The paper proposes to use multiple meta classes, each of which which are defined to be partitions of the original classes, to create a classifier that is more robust to label noise. The idea is that, while some of the original labels may be incorrect, they are more likely to be correct in the new meta classes. Furthermore, given enough overlapping meta classes, it is possible to infer the original class by meta class membership. In practice, the authors use meta classes that are binary partitions of the original class space, which are constructed by clustering on subsets of features from a classifier trained on the original noisy labels. This is a nice idea, and experiments show that it works well. Originality: the idea here is novel (as far as I know) and innovative, going beyond an incremental contribution. Related work is adequately discussed. Clarity: overall, the paper is quite clear and provides a sufficient level of detail. Some minor language errors remain, but very readable for the most part. Significance: interesting idea, advances the state of the art, likely to be interesting for others working in the area.

The combinatorial (meta- or super-class) idea is interesting: it is reasonable and one easily expects to work well. In terms of related work, I suggest add 2 related papers. One is ECOC (Solving Multiclass Learning Problems via Error-Correcting Output Codes, JAIR 1995), which is a classic combinatorial method for classification. The other one is PENCIL (Probabilistic End-to-end Noise Correction for Learning with Noisy Labels, CVPR 2019), which is a novel noise handling method. With regard to the method, the proposed probabilistic way to decipher class from meta-class is simple. Does it have any guarantee (especially with under different hyper-parameters like k' and M)? It is possible that the mathematical underpinning of ECOC could be useful. For clustering, the current description is pretty terse. For example, I suggest the author(s) may make use of a supplementary material to provide more details (this submission did not have a supplementary material, though). Finally, why the experiments on WebVision are a small scale / downsampled one? In fact, this is the most important experiment (because it is real-world data). I expect to see how the CombCls method works in reality. And, I suggest ablation studies in terms of hyper parameters, especially K' and M. -- The author response addressed most of my questions. The large scale one is missing -- it is reasonable because there may not be enough time to run a large scale webvision experiment during the short rebuttal period. However, I suggest that the author(s) test this method in real-world large scale problems.

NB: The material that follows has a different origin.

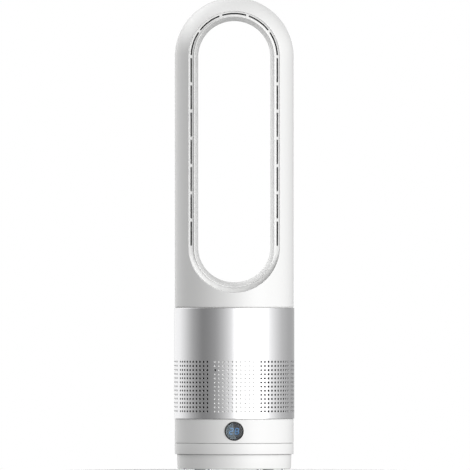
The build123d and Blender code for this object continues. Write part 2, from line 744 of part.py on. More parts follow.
def slot_ring():
    """Floor of the front channel, with the air slots."""
    back = CHANNEL_FRONT + CHANNEL_THICKNESS
    floor = stadium(CHANNEL_OUT, CHANNEL_FRONT, back) - stadium(CHANNEL_IN, CHANNEL_FRONT - 1, back + 1)
    pitch = (ARC_HIGH - ARC_LOW) / SLOTS_PER_SIDE
    half_w = SLOT_WIDTH / 2
    half_l = SLOT_LENGTH / 2
    for side in (-1, 1):
        x = side * SLOT_MIDDLE
        for i in range(SLOTS_PER_SIDE):
            z = ARC_LOW + (i + 0.5) * pitch
            floor -= block(x - half_w, x + half_w, -FAR, 0, z - half_l, z + half_l)
    arc_pitch = 180 / ARC_SLOTS
    for i in range(ARC_SLOTS):
        start = (i + 0.5) * arc_pitch - ARC_SLOT_SPAN / 2
        outer = Cylinder(SLOT_MIDDLE + half_w, 10, arc_size=ARC_SLOT_SPAN)
        inner = Cylinder(SLOT_MIDDLE - half_w, 10, arc_size=ARC_SLOT_SPAN)
        floor -= Pos(0, CHANNEL_FRONT, ARC_HIGH) * Rot(90, 0, 0) * Rot(0, 0, start) * (outer - inner)
    return floor


def nozzle_liner(outer):
    """Inner wall of the loop, narrowing towards the back."""
    tube = liner_hole(LINER_IN + LINER_WALL, LINER_FRONT) - liner_hole(LINER_IN, LINER_FRONT - 1)
    return tube & outer


def duct_vanes(inner):
    """Stiffening vanes inside both legs, in line with the air."""
    keep_out = liner_hole(LINER_IN + LINER_WALL + 0.3, LINER_FRONT)
    vanes = []
    for side in (-1, 1):
        for y in (-25.0, 15.0):
            for low, high in ((455, 535), (565, 645)):
                x0, x1 = sorted((side * 60, side * 110))
                vanes.append((block(x0, x1, y, y + 1.6, low, high) - keep_out) & inner)
    return group(vanes)


def loop_screws():
    screws = []
    for x, z in loop_screw_places():
        screws.append(rod_y(3.0, 3.0, 5.2, x, z) + rod_y(1.4, -14, 3.0, x, z))
    return group(screws)


# ---------------------------------------------------------------- assembly
def build():
    outer = loop_body(0)
    inner = loop_body(WALL)
    return {
        "base_pan": base_pan(),
        "base_plate": base_plate(),
        "ballast_plate": ballast_plate(),
        "rubber_feet": rubber_feet(),
        "base_screws": base_screws(),
        "power_inlet": power_inlet(),
        "inlet_pins": inlet_pins(),
        "glide_ring": glide_ring(),
        "swing_gear": swing_gear(),
        "gear_screws": gear_screws(),
        "swing_pinion": swing_pinion(),
        "swing_shaft": swing_shaft(),
        "swing_motor": swing_motor(),
        "swing_motor_screws": swing_motor_screws(),
        "turntable": turntable(),
        "turntable_screws": turntable_screws(),
        "display_housing": display_housing(),
        "display_ring": display_ring(),
        "display_lens": display_lens(),
        "led_display": led_display(),
        "display_board": display_board(),
        "push_switches": push_switches(),
        "main_board": main_board(),
        "board_components": board_components(),
        "board_screws": board_screws(),
        "chassis": chassis(),
        "front_sleeve": front_sleeve(),
        "ir_receiver": ir_receiver(),
        "side_prefilters": side_prefilters(),
        "intake_cage": intake_cage(),
        "rear_cover": rear_cover(),
        "cover_frame": cover_frame(),
        "cover_magnets": cover_magnets(),
        "catch_plates": catch_plates(),
        "filter_frame": filter_frame(),
        "filter_media": filter_media(),
        "filter_seals": filter_seals(),
        "isolation_ring": isolation_ring(),
        "blower_bucket": blower_bucket(),
        "impeller": impeller(),
        "impeller_nut": impeller_nut(),
        "motor_shaft": motor_shaft(),
        "motor_rotor": motor_rotor(),
        "motor_stator": motor_stator(),
        "motor_housing": motor_housing(),
        "motor_bearings": motor_bearings(),
        "motor_sleeve": motor_sleeve(),
        "diffuser": diffuser(),
        "motor_cap": motor_cap(),
        "diffuser_gasket": diffuser_gasket(),
        "terminal_block": terminal_block(),
        "motor_lead": motor_lead(),
        "adapter_ring": adapter_ring(),
        "adapter_screws": adapter_screws(),
        "loop_front_shell": loop_front_shell(outer, inner),
        "loop_rear_shell": loop_rear_shell(outer, inner),
        "slot_ring": slot_ring(),
        "nozzle_liner": nozzle_liner(outer),
        "duct_vanes": duct_vanes(inner),
        "loop_screws": loop_screws(),
    }


os.makedirs("parts", exist_ok=True)
for name, shape in build().items():
    export_step(shape, f"parts/{name}.step")
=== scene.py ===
import functools
import json
import math

import bmesh
import bpy
from mathutils import Matrix, Vector

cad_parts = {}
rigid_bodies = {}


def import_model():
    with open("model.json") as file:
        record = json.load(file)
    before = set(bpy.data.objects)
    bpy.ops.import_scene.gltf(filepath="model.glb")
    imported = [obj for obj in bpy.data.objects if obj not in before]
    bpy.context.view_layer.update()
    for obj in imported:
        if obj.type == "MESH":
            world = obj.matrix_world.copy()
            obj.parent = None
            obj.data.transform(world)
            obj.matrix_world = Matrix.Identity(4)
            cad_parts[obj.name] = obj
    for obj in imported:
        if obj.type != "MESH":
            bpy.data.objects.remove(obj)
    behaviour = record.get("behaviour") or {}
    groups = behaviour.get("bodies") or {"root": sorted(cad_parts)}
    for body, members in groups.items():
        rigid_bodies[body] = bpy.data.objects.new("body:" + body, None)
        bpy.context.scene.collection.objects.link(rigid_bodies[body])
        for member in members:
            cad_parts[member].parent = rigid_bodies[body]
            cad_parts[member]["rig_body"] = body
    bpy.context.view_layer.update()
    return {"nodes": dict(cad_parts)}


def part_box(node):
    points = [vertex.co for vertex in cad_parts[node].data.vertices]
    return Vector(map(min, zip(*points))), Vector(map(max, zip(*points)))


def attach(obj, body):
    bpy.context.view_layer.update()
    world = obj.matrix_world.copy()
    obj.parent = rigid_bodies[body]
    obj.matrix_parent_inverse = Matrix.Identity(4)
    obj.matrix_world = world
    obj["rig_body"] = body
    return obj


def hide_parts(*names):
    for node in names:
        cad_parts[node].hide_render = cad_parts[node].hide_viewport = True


# Looks of the bladeless tower fan. Lengths below are millimetres unless a name says metres.
# Azimuths are in degrees from the front (-Y) towards +X.

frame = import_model()


# --- sizes, read from the frame
def limits(node):
    """Lowest and highest corner of a CAD node, in millimetres."""
    low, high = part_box(node)
    return low * 1000, high * 1000


shell_low, shell_high = limits("loop_front_shell")
floor_low, floor_high = limits("slot_ring")
sleeve_low, sleeve_high = limits("front_sleeve")
turn_low, turn_high = limits("turntable")
pan_low, pan_high = limits("base_pan")
bezel_low, bezel_high = limits("display_ring")
lens_low, lens_high = limits("display_lens")
inlet_low, inlet_high = limits("power_inlet")
media_low, media_high = limits("filter_media")
liner_low = limits("nozzle_liner")[0]
foot_high = limits("rubber_feet")[1]
band_high = limits("display_housing")[1]
led_low = limits("led_display")[0]

# Loop: a cylinder with a domed top, round a stadium-shaped opening.
BODY_R = shell_high.x
WALL = 2.5
RIM = 0.6                 # rounding of moulded rims
LOOP_LOW = shell_low.z
ARC_HIGH = shell_high.z - BODY_R
PARTING = 0.15            # half of the gap between the front and rear shells
CHANNEL_OUT = floor_high.x
CHANNEL_IN = 69.3         # runs just into the inner wall, so that no gap shows
ARC_LOW = floor_low.z + CHANNEL_OUT
SHELL_OPENING = CHANNEL_OUT + 0.2
FLANGE_BACK = -61.5
FLANGE_OUT = SHELL_OPENING + 2.2
LOOP_BACK = 42.0
BACK_EDGE_R = 12.0
SHOULDER_HIGH = 352.0
SHOULDER_BLEND = 12.0

# Inner wall and slots.
LINER_IN = 68.1
LINER_WALL = 1.5
LINER_FRONT = liner_low.y
DRAFT = math.tan(math.radians(3.22))
SLOT_MIDDLE = 73.9
SLOT_HALF_W = 1.15
SLOT_HALF_L = 20.9
SIDE_SLOTS = 7
ARC_SLOTS = 5

# Screws of the loop, seen from behind.
SCREW_REACH = 82.6
SCREW_HEIGHTS = (440, 550, 660)
WELL_R = 3.4
WELL_FLOOR = 3.0
BOSS_R = 4.5
BOSS_TOP = 39.0
SCREW_R = 1.7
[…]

Originality: The ideas in the paper are quite original. Related work has been cited well. Quality: The work is technically sound. The conclusions are supported by the experiments. Clarity: Please give more details of the reinforcement learning task used for learning optimal collection meta class sets. Some intuition on what makes an optimal collection should be provided. Significance: The improvements are modest for the WebVision dataset. More empirical results would be required to assess the significance. --- Post rebuttal response: The authors responded to my concerns adequately. After looking at the comments of other reviewers and the author's response, I'd like to change my score to 7.